▶ **Direction**: What lines of the data include the string "with"? Copy them all.

◇ ◇ ◇ ◇ ◇

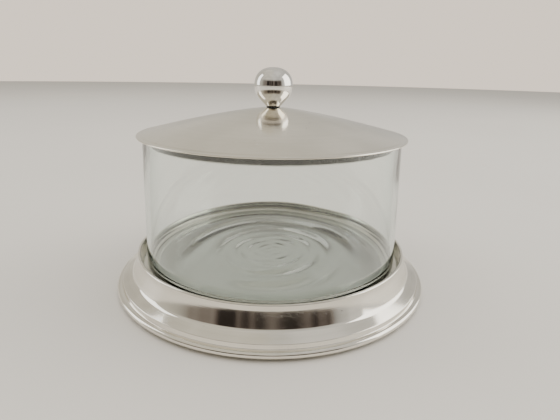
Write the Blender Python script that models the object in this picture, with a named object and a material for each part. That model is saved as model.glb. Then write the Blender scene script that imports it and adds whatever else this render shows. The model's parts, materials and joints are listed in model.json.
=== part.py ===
"""Cheese dome: a clear glass bowl standing in a polished aluminium ring, closed by a spun
aluminium lid with a ball knob. Metres, +Z up, origin at the centre of the plane it stands on.

Nearly every piece is turned, so it is drawn as a closed outline in the (radius, height) plane
and spun round Z. All fits follow from the bowl: the ring's collar, the lid and its band take
their radii from it, and every piece that rests on another keeps CONTACT_GAP to it.
"""

import math

import bmesh
import bpy
from mathutils import Matrix, Vector

# Driving dimensions, in metres ------------------------------------------------------------
CONTACT_GAP = 0.0003  # between pieces that touch

BOWL_RADIUS = 0.118  # outside, at the rim
BOWL_HEIGHT = 0.1218
BOWL_TAPER = 0.0033  # how much wider the bowl is at its base than at its rim
BOWL_WALL = 0.0045
BOWL_FLOOR = 0.0065
BOWL_HEEL = 0.005  # radius of the outer bottom corner
BOWL_CORNER = 0.006  # radius of the inner bottom corner

BUMPER_RADIUS = 0.004
BUMPER_HEIGHT = 0.002
BUMPER_COUNT = 4

COLLAR_HEIGHT = 0.0355  # top of the ring's lip above the table
COLLAR_LEAN = 0.0014  # how far the collar's inner face leans out, ledge to lip
LIP_THICKNESS = 0.0026
SEAT_GAP = 0.0042  # round the bowl, at the ledge
LEDGE_HEIGHT = 0.022
LEDGE_THICKNESS = 0.003
LEDGE_REACH = 0.0125  # from the bowl's side inwards
LEDGE_FILLET = 0.002

FOOT_BEAD = 0.0028  # radius of the ring's rounded outer edge
FOOT_WIDTH = 0.0115  # of the face that carries the bumpers, bead included
STEP_HEIGHT = 0.0041  # from the bead up to the flange
STEP_RUN = 0.0009
FLANGE_RUN = 0.0074
COVE_FILLET = 0.0055
CAST_WALL = 0.003
COVE_TOP_TILT = math.radians(14)  # of the cove's face from upright, under the lip
COVE_FOOT_TILT = math.radians(24)
FLANGE_TILT = math.radians(64)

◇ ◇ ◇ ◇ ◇

▶ **Solution to this exercise**:
Write the Blender Python script that models the object in this picture, with a named object and a material for each part. That model is saved as model.glb. Then write the Blender scene script that imports it and adds whatever else this render shows. The model's parts, materials and joints are listed in model.json.
aluminium lid with a ball knob. Metres, +Z up, origin at the centre of the plane it stands on.